Video: Kwame Kilpatrick Tells 'Today' Show He Didn't Do Most of the Federal Crimes He Was Convicted Of

April 21, 2022, 7:23 PM by  Allan Lengel

Kwame Kilpatrick on the "Today" show

Ex-Detroit Mayor Kwame Kilpatrick, who started an online ministry early this year, admitted committing perjury, but adamantly denied doing a lot of the federal crimes that brought a 28-year sentence in 2013

"I did the perjury," he told Craig Melvin of NBC's "Today" show  in an interview aired Thursday. "But all of this mail fraud, wire fraud, conspiracy, absolutely not."

Kilpatrick, mayor from 2002-08, was convicted of 24 federal felony counts, including bribery, extortion and income tax evasion. President Trump commuted his sentence to time served in January 2021 on his last day in office. 

M.L. Elrick of the Detroit Free Press won a Pulitzer Prize in 2009 for coverage of  Kilpatrick's wrongdoing that led to a state coviction and removal. Elrick also covered the federal trial for Fox 2 years later. 

"A diverse jury who carefully weighed the evidence for six months saw it differently," Elrick said, noting the difference between the jury's verdict and Kilpatrick's remarks. "The only reason this area has not been able to move on from Mr. Kilpatrick is Mr. Kilpatrick himself." 

MSNBC commentator Barbara L. McQuade, who was the U.S. attorney in Detroit when Kilpatrick was convicted, said Thursday she  stands by the statements she made at the time of conviction.

"Although this investigation spanned many years, this case is not about the past," she said in 2013. "It is about the future. This verdict has sent a powerful message that corruption will not be tolerated in this community. The people of Detroit deserve better and expect better. Candidates should seek public office to make a difference, not to make money for themselves."

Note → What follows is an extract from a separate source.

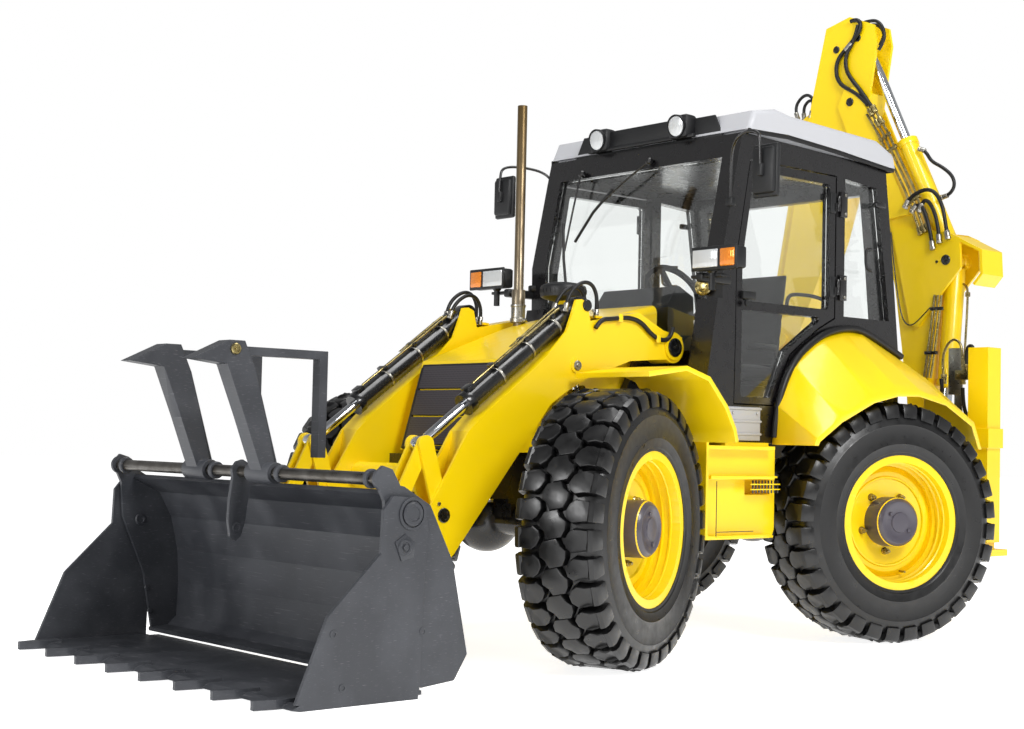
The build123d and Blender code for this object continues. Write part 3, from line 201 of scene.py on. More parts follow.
def metal(name, colour, dark, roughness, grain):
    """Machined metal: fine turning or rolling marks that spread the highlight."""
    material, tree, shader, place = start_material(name, colour, Metallic=1.0)
    blotch = ramp(tree, noise(tree, place, 90, 5), 0.4, 0.75)
    feed(tree, mixed(tree, blotch, colour, dark), shader, "Base Color")
    wander(tree, place, shader, 25, roughness * 0.7, roughness * 1.3)
    bump(tree, shader, noise(tree, place, grain, 2, (1, 1, 6)), 0.06, 0.3)
    return material


def exhaust_steel():
    """Bare steel tube, browned by heat towards its top, with streaks up its length."""
    material, tree, shader, place = start_material("heat_tinted_steel", "#8a7a5c", Metallic=0.9)
    height = add_node(tree, "ShaderNodeSeparateXYZ", {"Vector": place}).outputs["Z"]
    streak = noise(tree, place, 45, 5, (3, 3, 0.3))
    tint = mixed(tree, ramp(tree, height, 1.7, 3.0), "#8d8474", "#7d6742")
    feed(tree, mixed(tree, ramp(tree, streak, 0.4, 0.7, 0, 0.6), tint, "#4c3d29"), shader, "Base Color")
    feed(tree, ramp(tree, streak, 0.3, 0.7, 0.24, 0.5), shader, "Roughness")
    return material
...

Here's what Kilpatrick said about the criminal allegations in a Q&A interview with Deadline Detroit last December:

Deadline Detroit: You haven't really spoken about your case, except through your filings. Do you agree that you did something wrong or do you still feel you didn't do anything wrong?

Kilpatrick: I never took the position that I didn't do anything wrong. I most definitely did things wrong. I did things wrong with trusting the wrong people and making stupid, ignorant decisions. I did the wrong thing in terms of office, just not taking it serious enough, the position that I held and that the people of the city of Detroit gave me. There's no excuse for it.

DD: You were accused of bribery and bid-rigging. Were those fair allegations?

KK: Before I answer that, I believe that 99 percent of the people in the city of Detroit or surrounding areas, they don't even know what I was charged with. What I was charged with, even in my filings, even in my conversations, I would disagree with. So you ask, have I ever bid-rigged? Not only had I not done those things, I don't even know how a person would do that.

I made some terrible decisions and yes, I did some things that I should have never done, and it had an incredibly horrible effect on me, my family, my children, and the city of Detroit and the citizens of Detroit. I'm really in a position now where I just hope that people see the fruit of my repentance from that. As far as the details of it, what I did or didn't do, it takes away from the fruit of repentance.

What I want to do is the same thing the candidates for mayor now want to happen, what families that are moving to Detroit want. They want to move forward and I don't want to be a part of any political discussion in Detroit because I'm not interested in being in the politics of  Detroit.

DD: Were you too immature to have that position?

KK: You know, I don't believe anybody can be described as being quote, unquote immature and in a successful position because they can be very immature in one area and absolutely brilliant in another. Yes, there were some areas (where) I was immature. I didn't understand how big the mayor's chair was. (But, as) measured by an understanding of the appropriations process in Washington and Lansing, or understanding how to write policy, understanding how to work with the philanthropic communities, get the grants? I was very immature in some areas and very knowledgeable in others.